LeBron James is the most complete basketball player in the NBA. He’s a future hall-of-famer and possibly one of the five best players to ever play. He’s accomplished a lot in his 11 seasons, and still has some time left. I think we are at the point where we can legitimately question how much longer he can play, though.
He has an insane physical presence at 6-foot-8, 250 pounds and can take a lot of contact and punishment on a nightly basis in the NBA. He’s only 29 years old, but his 11 seasons played is a little deceiving. His success has added on 156 playoffs which equate to almost two additional seasons.
He’s also been a part of three Olympics. The concern wasn’t the minutes he played in the Olympics. He had some chances to rest because of the caliber of players he was with and their margins of victory. It’s the commitment itself to be a part of those games.
During those years, he hardly got a break to rest his body and mind as the NBA season transitioned into the summer. Add in the international travel and expectation to perform in all qualifying and tournament games, and it really takes its toll on the human body.
I’m not saying James is finished. He’s still in his prime, and when he is on top of his game, there isn’t another player close to him. However, if you think these things don’t matter, just look at his teammate Dwyane Wade.
Wade is only 32 years old, and an 11-year NBA veteran. His fearless play has caused him to accumulate a lot of bumps and bruises. The wear and tear has come back to bite him the past couple of years. He has sat out many regular season games and his minutes are constantly monitored.

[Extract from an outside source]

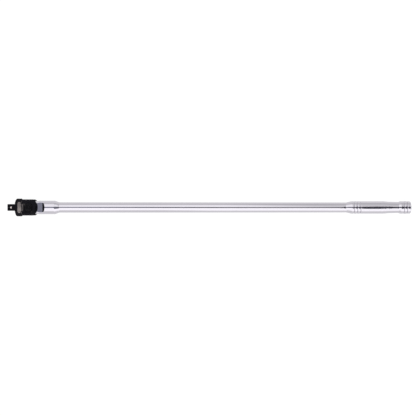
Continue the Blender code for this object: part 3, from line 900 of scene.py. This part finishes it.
def make_stage():
    """A wide floor just under the tool."""
    bm = bmesh.new()
    bmesh.ops.create_grid(bm, x_segments=8, y_segments=8, size=FLOOR_SIZE)
    floor = from_bmesh("studio_floor", bm)
    floor.location = (LENGTH / 2, 0.0, FLOOR_Z - 0.0002)
    floor.data.materials.append(make_stage_white())


def make_camera():
    """Straight above the bar, with its width filling the frame."""
    camera = bpy.data.cameras.new("view")
    camera.sensor_width = SENSOR
    camera.lens = SENSOR * VIEW_HEIGHT / VIEW_WIDTH
    camera.clip_start = 0.01
    obj = link(bpy.data.objects.new("view", camera))
    obj.location = (LENGTH / 2 + VIEW_OFFSET[0], VIEW_OFFSET[1], VIEW_HEIGHT)
    bpy.context.scene.camera = obj


def build():
    """Every piece of the tool, each in place of its CAD node."""
    black = make_black_oxide()
    chrome = make_chrome()
    pin_steel = make_steel("blackened_pin_steel", (0.006, 0.006, 0.007), (0.014, 0.013, 0.015), 0.32, 0.9)
    ring_steel = make_steel("spring_steel", (0.007, 0.007, 0.008), (0.017, 0.016, 0.018), 0.36, 0.95)
    ball_steel = make_steel("bearing_steel", (0.58, 0.51, 0.49), (0.70, 0.63, 0.61), 0.20)
    wire_steel = make_steel("spring_wire", (0.26, 0.26, 0.27), (0.38, 0.38, 0.39), 0.30)

    place(make_head(black), "head_body", "drive_head")
    place(make_handle(chrome), "handle_body", "handle")
    place(make_pin(pin_steel), "head_body", "pivot_pin")
    for end in ("top", "bottom"):
        node = "retaining_ring_" + end
        place(make_ring("spring_ring_" + end, node, ring_steel), "head_body", node)
    ball = make_ball("detent_ball", "socket_ball", ball_steel)
    place(ball, "socket_ball_body", "socket_ball")
    ball = make_ball("friction_ball", "tension_ball", ball_steel)
    place(ball, "tension_ball_body", "tension_ball")
    spring = make_spring("detent_spring", "socket_ball_spring", 2, DETENT_WIRE, DETENT_TURNS, wire_steel)
    place_spring(spring, "socket_ball_spring")
    spring = make_spring("friction_spring", "tension_spring", 0, FRICTION_WIRE, FRICTION_TURNS, wire_steel)
    place_spring(spring, "tension_spring")


build()
make_stage()
make_world()
make_camera()
bpy.context.scene.view_settings.view_transform = "Standard"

James is significantly taller and heavier than Wade. His body can take more contact and work through the grind a little bit better, but his size can also be a detriment.
James has played 842 regular season games at 36 minutes per game. He’s also notched 157 playoff games at 42 minutes per contest. Just imagine lugging that weight around every night while trying to compete against the world’s best players.
If he plans to play as long as Ray Allen, Kobe Bryant, or Kevin Garnett he must adapt his game. Those guys are less physical now. They are now jump shooters who have modified their games, and in turn prolonged their careers.
Even the great Michael Jordan was a shell of himself late in his career. He wasn’t soaring from the free throw line. Instead, he was shooting fade away jumpers from the block and elbow.
Nobody knows how long James will play, but his body won’t hold up forever. Unless his minutes are modified or he changes his game, he won’t last. He must adapt and develop his game if he expects to be around for another decade.